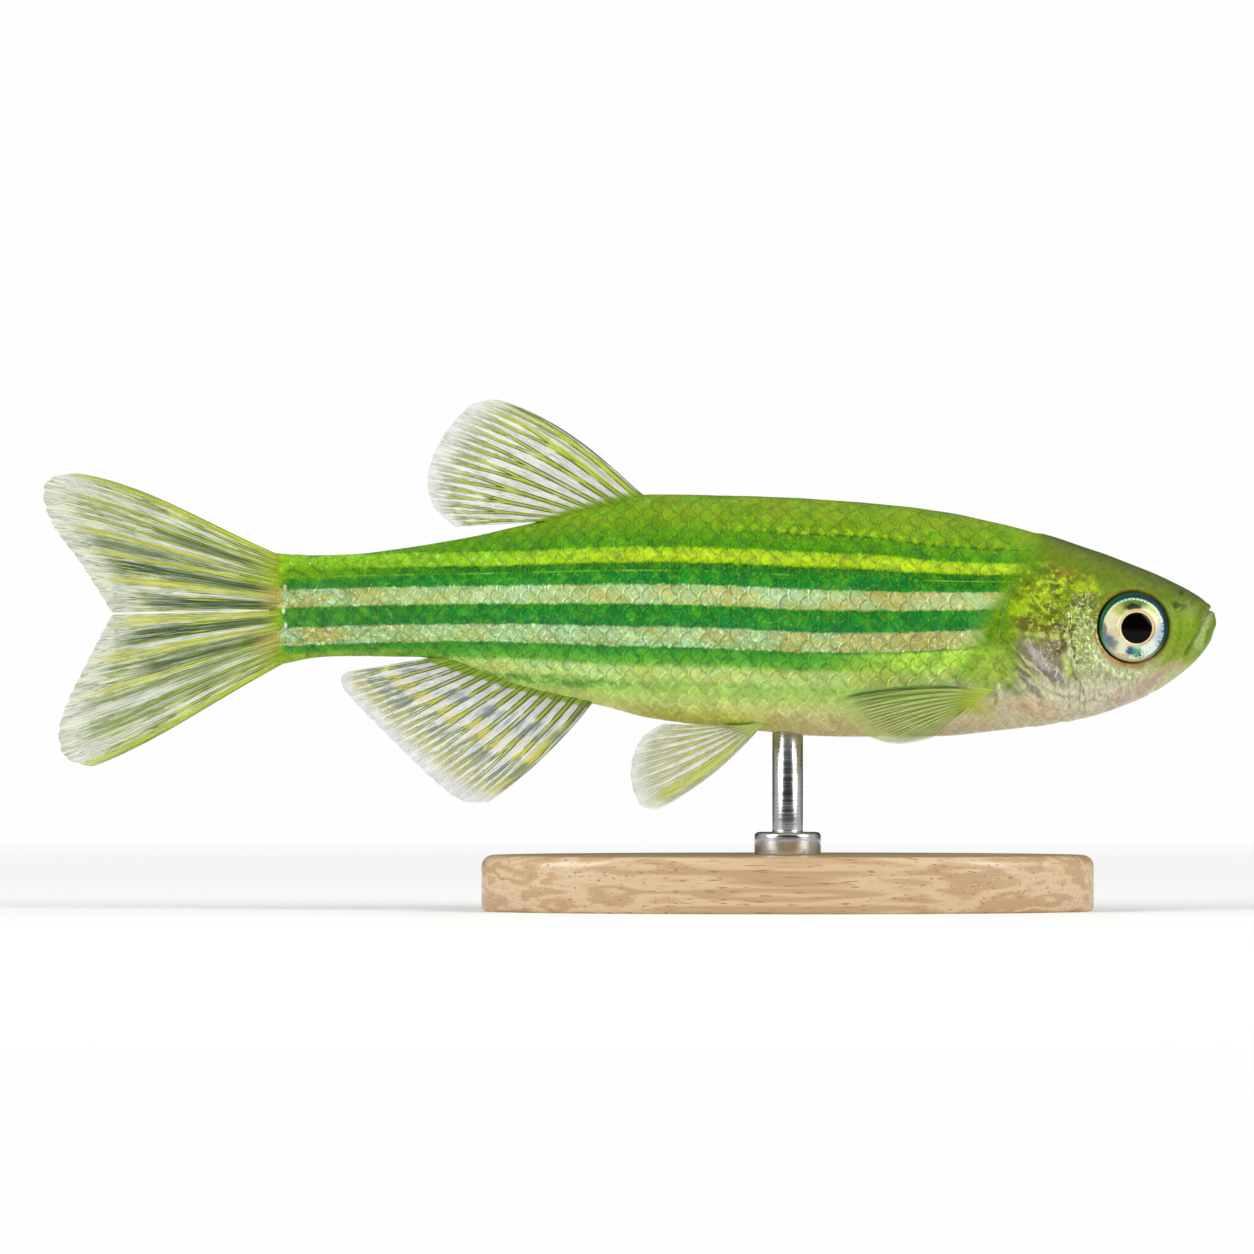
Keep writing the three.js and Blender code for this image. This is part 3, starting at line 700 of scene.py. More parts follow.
def stripe_place(tree):
    """Which stripe a point lies in, and a small random shift that frays the stripes' edges."""
    _, along, height = fish_place(tree)
    ragged = cloudy(tree, place_in_mm(tree, (1.6, 1.6, 2.6)), 1.0, 4.0, 0.7)
    grainy = cloudy(tree, place_in_mm(tree, (6, 6, 6)), 1.0, 3.0, 0.8)
    cream = followed(tree, along, [
        (-14.5, 1.02), (-13.5, 1.05), (-6.65, 1.196), (1.2, 1.225), (9.04, 0.97), (14.5, 0.98), (16, 1.0),
    ], 0.8, 1.4)
    span = followed(tree, along, [
        (-14.5, 1.5), (-13.5, 1.49), (-6.65, 1.471), (1.2, 1.657), (9.04, 1.637), (13.5, 1.49), (16, 1.4),
    ], 1.2, 1.8)
    stripe = work_out(tree, "DIVIDE", work_out(tree, "SUBTRACT", height, cream), span)
    lean = times(tree, work_out(tree, "MAXIMUM", stripe, 0.0), eased(tree, along, 8.5, 12.5, 0.0, 0.12))
    stripe = work_out(tree, "ADD", stripe, lean)
    shift = work_out(tree, "MULTIPLY_ADD", ragged, 0.14, -0.07)
    shift = work_out(tree, "ADD", shift, work_out(tree, "MULTIPLY_ADD", grainy, 0.12, -0.06))
    return stripe, shift, ragged, grainy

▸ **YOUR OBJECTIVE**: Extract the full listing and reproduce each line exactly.

▸ **ANSWER IN FULL**:
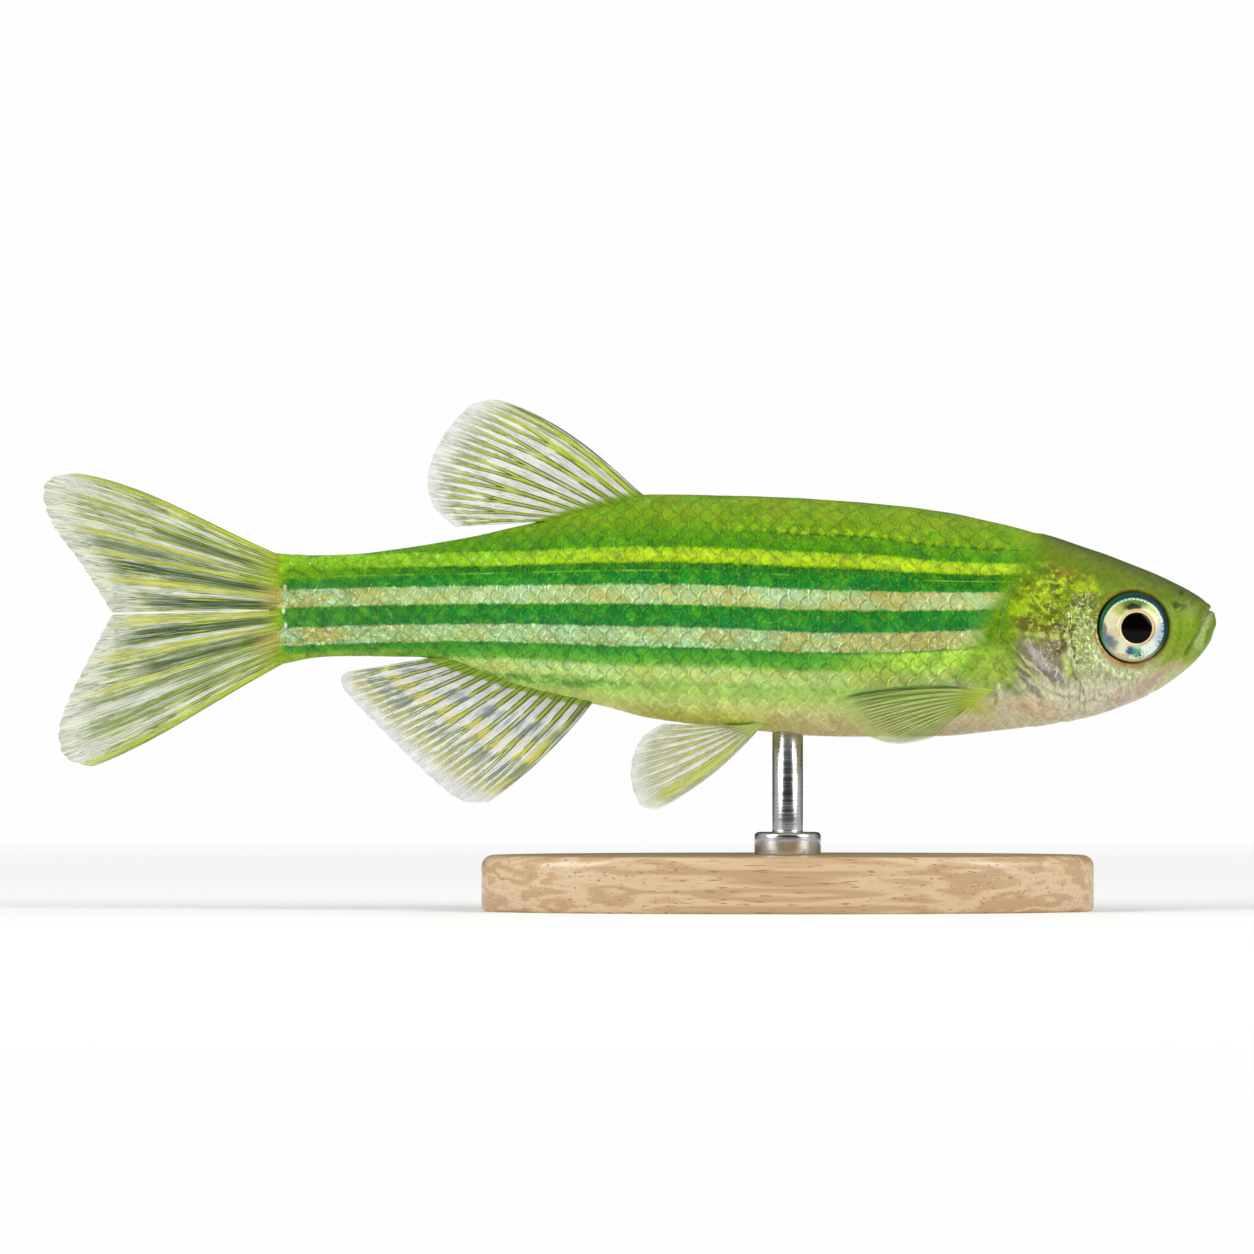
Keep writing the three.js and Blender code for this image. This is part 3, starting at line 700 of scene.py. More parts follow.
def stripe_place(tree):
    """Which stripe a point lies in, and a small random shift that frays the stripes' edges."""
    _, along, height = fish_place(tree)
    ragged = cloudy(tree, place_in_mm(tree, (1.6, 1.6, 2.6)), 1.0, 4.0, 0.7)
    grainy = cloudy(tree, place_in_mm(tree, (6, 6, 6)), 1.0, 3.0, 0.8)
    cream = followed(tree, along, [
        (-14.5, 1.02), (-13.5, 1.05), (-6.65, 1.196), (1.2, 1.225), (9.04, 0.97), (14.5, 0.98), (16, 1.0),
    ], 0.8, 1.4)
    span = followed(tree, along, [
        (-14.5, 1.5), (-13.5, 1.49), (-6.65, 1.471), (1.2, 1.657), (9.04, 1.637), (13.5, 1.49), (16, 1.4),
    ], 1.2, 1.8)
    stripe = work_out(tree, "DIVIDE", work_out(tree, "SUBTRACT", height, cream), span)
    lean = times(tree, work_out(tree, "MAXIMUM", stripe, 0.0), eased(tree, along, 8.5, 12.5, 0.0, 0.12))
    stripe = work_out(tree, "ADD", stripe, lean)
    shift = work_out(tree, "MULTIPLY_ADD", ragged, 0.14, -0.07)
    shift = work_out(tree, "ADD", shift, work_out(tree, "MULTIPLY_ADD", grainy, 0.12, -0.06))
    return stripe, shift, ragged, grainy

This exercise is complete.